The throttles are easy to control with he 2 levers. Very useful during taxi and maneuvering and to experiment single engine fly without turning off one of the engines. The levers do not move smoothly along all the range. There are 2 points where they offer some resistance. For me it is not disturbing but for a three-hundred-euro device they should be better IMO. The throttle has to be put on the left side while I hoped to use them on the right side because this is the position of the throttle in respect to the captain seat. The levers have an inclination and the button in one side of the lever so that their position is the right side.
For my way of control the throttles, the button in the pad are disturbing. I am used to lie my left arm on the pad and in this way it presses the buttons in the pad. This is my fault of course. I solved by setting buttons that I do not press by mistake with the arm. Fortunately the device is full of buttons...

The joystick is really great to control the plane. It is very smooth, really nice to move. The hand fits quite well. This device must be controlled by the right hand. Same consideration I did for the throttle...
The lever is quite big and to press some button or use the topmost hat I have to release the lever, move the hand and operate the control. This is again not a big deal because there are buttons and  a hat I can control without releasing the lever. There are so many controls that it is very easy to customize.
I almost can't feel the force feedback. It has been activated in the simulator and I also increased from 100% to 110%  but up to now almost can't feel it. I should feel some vibration during taxi, landing and moving up and down the gear but nothing. I would also expect the force to be applied when the plane needs trim. But nothing or very little force. I have to investigate more. What I can say is that I had an old microsoft side winder years ago and when the plane needed trim it was quite hard to handle the lever of the joystick. I have to experiment more probably.

To close this long review, just few words about the centering of the devices. It has to be done with the standard windows controls, the same we are used to use for the other joysticks. This is easy and familiar but surprising for the throttle as the 2 throttles are seen by the system as a 2 axis joystick so both the levers must be moved while centering.

The following picture shows my little home cockpit as it appears today (pedals at the bottom are not visible).

G940 is just in front. Behind almost invisible the keyboard and the mouse in the right side. The lighted instruments are CPFlight (MCP, EFIS, XPNDR, NAV, ADF, COM). On the right side of the MCP, the master caution button I built starting from two pieces of aluminium. In the top right side the light panel. 
I took this picture flying on IVAO with the 767LD. The right monitors shows the FMC and IVAE.
Below the monitor on the right side, there is the wooden frame for the next panel. I am planning to put there the landing gear and other controls, not sure yet which ones.
And I am also planning to put on top of the monitor in the left side, a set of annunciators. Probably the ones in the overhead and maybe those in the glare shield.

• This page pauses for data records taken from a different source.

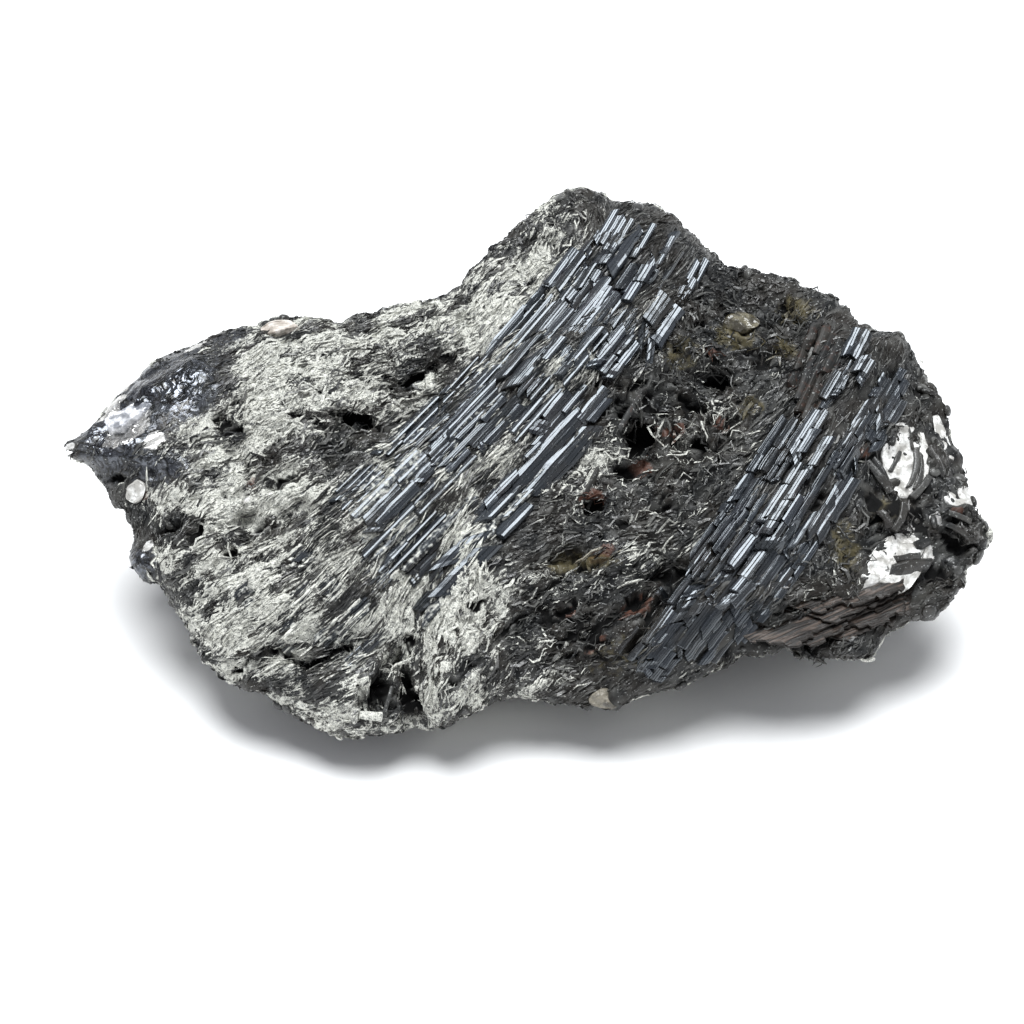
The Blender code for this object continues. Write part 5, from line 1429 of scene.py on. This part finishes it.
leaves = [leafForm(row, seed) for seed, row in enumerate(ledgeLook["leaves"])]
starts = np.cumsum([0] + [len(leaf[0]) for leaf in leaves])
points, edge, grain = (np.concatenate([leaf[field] for leaf in leaves]) for field in (0, 3, 4))
walls, caps = (np.concatenate([leaf[field] + at for leaf, at in zip(leaves, starts)]) for field in (1, 2))
ledge = putMesh("mica_leaves", points, [walls, caps], {"edge": edge, "grain": grain})
finishPiece(ledge, micaLook(), ["mica_ledge"])

studio = {
    "sky": {"zenith": (0.30, 0.31, 0.335, 1), "horizon": (1.10, 1.10, 1.10, 1), "from": 0.10, "to": 0.42},
    "lamp": {"angle": 42, "energy": 4.9, "color": (0.97, 0.99, 1.0)}, "lampHeight": 0.6,  # in metres
    "floor": {"half": 6.0, "colour": rgb(0.95, 0.95, 0.95)},
    "camera": {"lens": 85, "sensor_width": 36, "clip_start": 0.01},
}


def makeFloor():
    # a square sheet of matt paper, far wider than the stone
    mesh = bpy.data.meshes.new("floor")
    half = studio["floor"]["half"]
    mesh.from_pydata([(-half, -half, 0), (half, -half, 0), (half, half, 0), (-half, half, 0)], [],
                     [(0, 1, 2, 3)])
    look = Look("floor_paper", Roughness=0.95, Specular_IOR_Level=0.0, Base_Color=studio["floor"]["colour"])
    mesh.materials.append(look.material)
    putObject("floor", mesh)


def makeLight():
    # a sky that darkens from the horizon to the zenith, and one wide lamp overhead
    world = bpy.data.worlds.new("studio")
    world.use_nodes = True
    nodes, row = Nodes(world.node_tree), studio["sky"]
    height = nodes.node("ShaderNodeSeparateXYZ", {},
                        {0: nodes.node("ShaderNodeTexCoord", {}, {}, "Generated")}, "Z")
    sky = nodes.mix(height.between(row["from"], row["to"]), row["horizon"], row["zenith"])
    nodes.feed("Background", "Color", sky)
    bpy.context.scene.world = world
    data, row = bpy.data.lights.new("overhead_softbox", "SUN"), studio["lamp"]
    data.angle, data.energy, data.color = math.radians(row["angle"]), row["energy"], row["color"]
    lamp = putObject("overhead_softbox", data)
    lamp.location = (0, 0, studio["lampHeight"])
    lamp.rotation_euler = (-math.radians(lampTilt), 0, 0)


def makeCamera():
    # looks straight at the board from the front eye
    data = bpy.data.cameras.new("camera")
    for key, value in studio["camera"].items():
        setattr(data, key, value)
    camera = putObject("camera", data)
    matrix = np.eye(4)
    matrix[:3] = np.stack([across, up, out, frontEye * mm], 1)
    camera.matrix_world = Matrix(matrix)
    bpy.context.scene.camera = camera


makeFloor()
makeLight()
makeCamera()
bpy.context.scene.view_settings.view_transform = "Standard"
print("floor, light and camera placed")
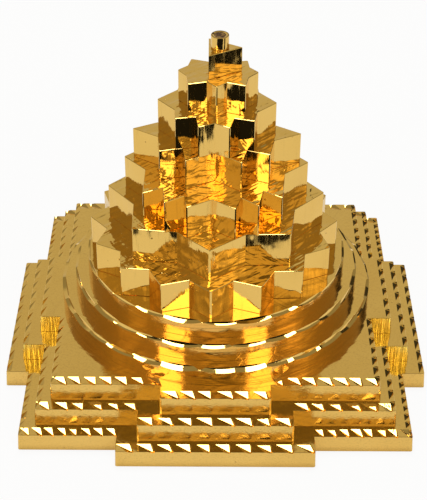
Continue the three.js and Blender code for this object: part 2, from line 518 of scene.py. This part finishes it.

Last saturday I sent the MCP to CPFlight for maintenance. The knobs for the heading and the altitude do not work (consumed). But talking with CPFlight support, I found that there is wire connector in the back side of the MCP for the TOGA button and it works with the 767LD. I will probably add a button close to the master caution for engaging the TOGA. In this way I save one input line of the master device and the cabling should be very easy.